Certes, ceci aurait au moins le mérite de mettre fin à une certaine concurrence fiscale entre pays, mais il reste encore beaucoup à faire devant les planifications fiscales tout aussi douteuses qu’imaginatives des grandes firmes. (En Irlande, le taux réel d’impositions peut être de 1 ou 2 %, comme l’ont révélé de nombreuses enquêtes, notamment sur Apple).

De plus, dès l’annonce du G-7, Londres faisait part son intention de mettre la City de Londres à l’abri des nouvelles règles. L’Irlande et la Suisse sont aussi montées aux barricades. Depuis lors, la Hongrie et l’Estonie se sont jointes à l’Irlande dans le refus de cette proposition. Il est utile aussi de rappeler que les discussions qui étaient en cours sur ce sujet à l’OCDE prévoyaient déjà des exceptions pour les secteurs des mines, du transport aérien et maritime… et pour le secteur financier !

De plus, Robert Hallum, d’OXFAM fait référence à un principe de « découpage de substance » dans l’accord de l’OCDE, qui permettrait aux entreprises de payer un taux inférieur à 15% dans les pays où elles ont beaucoup d’employés ou d’actifs corporels tels que des usines et des machines.

Sans compter, que cette concurrence fiscale entre pays pourrait bien se déplacer sur un autre terrain, soit celui de l’assiette imposable, puisque chaque État conserverait le pouvoir de déterminer ses propres règles d’imposition ou de déductions limitant l’impôt à acquitter. Ainsi, le minimum d’imposition suggéré pourrait devenir, dans les faits, un plafond. Ce qui donnerait éventuellement un nouvel élan à la concurrence fiscale.

D’autre part, les plus grandes firmes transnationales ont bénéficié d’avantages fiscaux considérables depuis des années et ont pris une position dominante sur le marché dont elles continueront à profiter. Elles ne seront pas vraiment affectées par ce taux de 15 % qui leur permettra de relever un nouveau défi : concurrencer leurs rivaux (notamment chinois- Les GAFAM sont en effet en confit entre les BATX. En Chine, les BATX (Baidu, Alibaba, Tencent, Xiaomi-) qui pourraient leur prendre des parts importantes du marché.

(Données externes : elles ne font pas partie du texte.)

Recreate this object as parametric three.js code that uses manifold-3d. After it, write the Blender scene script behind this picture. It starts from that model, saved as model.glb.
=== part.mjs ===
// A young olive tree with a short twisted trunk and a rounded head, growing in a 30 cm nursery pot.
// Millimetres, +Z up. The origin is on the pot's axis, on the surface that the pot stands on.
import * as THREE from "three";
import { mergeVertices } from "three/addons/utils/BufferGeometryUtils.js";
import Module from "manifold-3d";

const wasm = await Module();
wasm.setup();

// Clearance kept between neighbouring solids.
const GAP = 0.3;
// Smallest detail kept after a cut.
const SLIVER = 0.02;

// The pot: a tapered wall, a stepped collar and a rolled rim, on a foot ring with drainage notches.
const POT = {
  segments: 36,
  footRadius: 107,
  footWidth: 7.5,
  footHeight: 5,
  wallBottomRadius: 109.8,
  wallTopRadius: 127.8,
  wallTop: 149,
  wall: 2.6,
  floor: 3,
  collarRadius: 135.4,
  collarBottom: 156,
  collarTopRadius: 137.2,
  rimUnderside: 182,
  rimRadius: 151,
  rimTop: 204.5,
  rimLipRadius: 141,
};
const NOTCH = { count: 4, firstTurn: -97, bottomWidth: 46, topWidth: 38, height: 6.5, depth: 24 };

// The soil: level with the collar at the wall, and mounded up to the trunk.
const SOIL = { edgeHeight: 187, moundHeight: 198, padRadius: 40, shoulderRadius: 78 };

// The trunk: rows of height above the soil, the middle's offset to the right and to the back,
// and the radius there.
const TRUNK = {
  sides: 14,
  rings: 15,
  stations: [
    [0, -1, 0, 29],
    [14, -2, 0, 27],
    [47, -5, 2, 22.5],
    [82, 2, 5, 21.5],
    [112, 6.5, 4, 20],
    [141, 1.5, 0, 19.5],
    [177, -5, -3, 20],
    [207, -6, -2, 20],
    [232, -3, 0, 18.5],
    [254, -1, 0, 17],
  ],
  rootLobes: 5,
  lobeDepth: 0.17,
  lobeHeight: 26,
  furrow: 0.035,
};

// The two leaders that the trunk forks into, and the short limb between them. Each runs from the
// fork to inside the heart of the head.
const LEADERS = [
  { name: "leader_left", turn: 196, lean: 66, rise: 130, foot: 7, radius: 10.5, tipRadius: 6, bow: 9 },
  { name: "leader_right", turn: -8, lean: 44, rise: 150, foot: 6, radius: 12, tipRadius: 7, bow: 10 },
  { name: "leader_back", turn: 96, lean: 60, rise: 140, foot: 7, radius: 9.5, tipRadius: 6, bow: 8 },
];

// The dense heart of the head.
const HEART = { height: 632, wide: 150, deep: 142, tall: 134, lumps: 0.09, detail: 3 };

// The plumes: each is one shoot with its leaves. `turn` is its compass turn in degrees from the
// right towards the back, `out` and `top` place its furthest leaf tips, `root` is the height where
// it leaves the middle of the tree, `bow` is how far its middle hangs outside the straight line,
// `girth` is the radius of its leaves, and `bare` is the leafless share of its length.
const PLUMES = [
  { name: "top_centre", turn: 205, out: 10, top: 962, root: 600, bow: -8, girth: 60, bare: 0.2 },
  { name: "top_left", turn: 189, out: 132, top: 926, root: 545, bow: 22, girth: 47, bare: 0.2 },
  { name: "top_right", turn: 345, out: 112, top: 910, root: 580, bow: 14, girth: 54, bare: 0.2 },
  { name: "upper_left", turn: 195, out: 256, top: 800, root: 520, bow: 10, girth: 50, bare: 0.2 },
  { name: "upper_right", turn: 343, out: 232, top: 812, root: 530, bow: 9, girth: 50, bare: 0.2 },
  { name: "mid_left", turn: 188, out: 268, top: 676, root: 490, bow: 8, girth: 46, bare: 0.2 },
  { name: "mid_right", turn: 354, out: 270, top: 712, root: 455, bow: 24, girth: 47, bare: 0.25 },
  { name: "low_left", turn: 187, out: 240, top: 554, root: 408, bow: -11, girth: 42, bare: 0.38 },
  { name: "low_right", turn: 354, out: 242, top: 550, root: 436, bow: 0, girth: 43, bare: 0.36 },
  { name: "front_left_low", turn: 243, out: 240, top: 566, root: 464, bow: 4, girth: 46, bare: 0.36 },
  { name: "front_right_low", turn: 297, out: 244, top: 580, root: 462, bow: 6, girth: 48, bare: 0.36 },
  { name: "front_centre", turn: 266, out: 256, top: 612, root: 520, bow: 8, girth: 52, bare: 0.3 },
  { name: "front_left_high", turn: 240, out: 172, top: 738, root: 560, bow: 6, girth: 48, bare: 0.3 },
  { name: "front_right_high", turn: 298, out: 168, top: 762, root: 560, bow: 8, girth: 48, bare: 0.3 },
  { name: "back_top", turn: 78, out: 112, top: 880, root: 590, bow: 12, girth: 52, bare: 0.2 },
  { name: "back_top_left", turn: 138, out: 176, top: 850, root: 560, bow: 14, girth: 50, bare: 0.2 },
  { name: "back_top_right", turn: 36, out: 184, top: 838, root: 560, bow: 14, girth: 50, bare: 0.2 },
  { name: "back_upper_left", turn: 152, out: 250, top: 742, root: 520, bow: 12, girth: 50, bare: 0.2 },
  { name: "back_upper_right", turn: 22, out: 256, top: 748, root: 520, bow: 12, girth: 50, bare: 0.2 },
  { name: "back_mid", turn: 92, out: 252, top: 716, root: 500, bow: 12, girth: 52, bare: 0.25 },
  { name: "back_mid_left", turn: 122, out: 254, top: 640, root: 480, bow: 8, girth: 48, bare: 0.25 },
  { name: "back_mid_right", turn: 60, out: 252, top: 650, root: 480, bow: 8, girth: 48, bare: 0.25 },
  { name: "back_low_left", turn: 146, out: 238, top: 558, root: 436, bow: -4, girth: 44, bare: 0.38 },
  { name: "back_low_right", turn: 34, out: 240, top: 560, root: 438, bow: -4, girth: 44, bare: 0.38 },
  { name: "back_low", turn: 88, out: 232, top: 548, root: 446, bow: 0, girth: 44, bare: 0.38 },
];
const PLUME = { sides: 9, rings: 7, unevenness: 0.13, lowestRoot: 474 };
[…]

Cette situation aurait aussi des conséquences sur les entreprises qui se développent à une échelle nationale. Plusieurs PME, et même des citoyens et citoyennes, pourraient revendiquer ce taux très bas d’imposition, ce qui serait une autre façon d’accentuer la concurrence fiscale.

Permis de frauder !

C’est en ces termes que Thomas Piketty, dans le journal Le Monde du 12 juin dernier, réagissait au faible taux de 15 % effectif proposé par le G-20 : « En actant le fait que les multinationales pourront continuer de localiser à loisir leurs profits dans les paradis fiscaux, avec comme seule imposition un taux de 15 %, le G7 officialise l’entrée dans un monde où les oligarques paient structurellement moins d’impôts que le reste de la population. »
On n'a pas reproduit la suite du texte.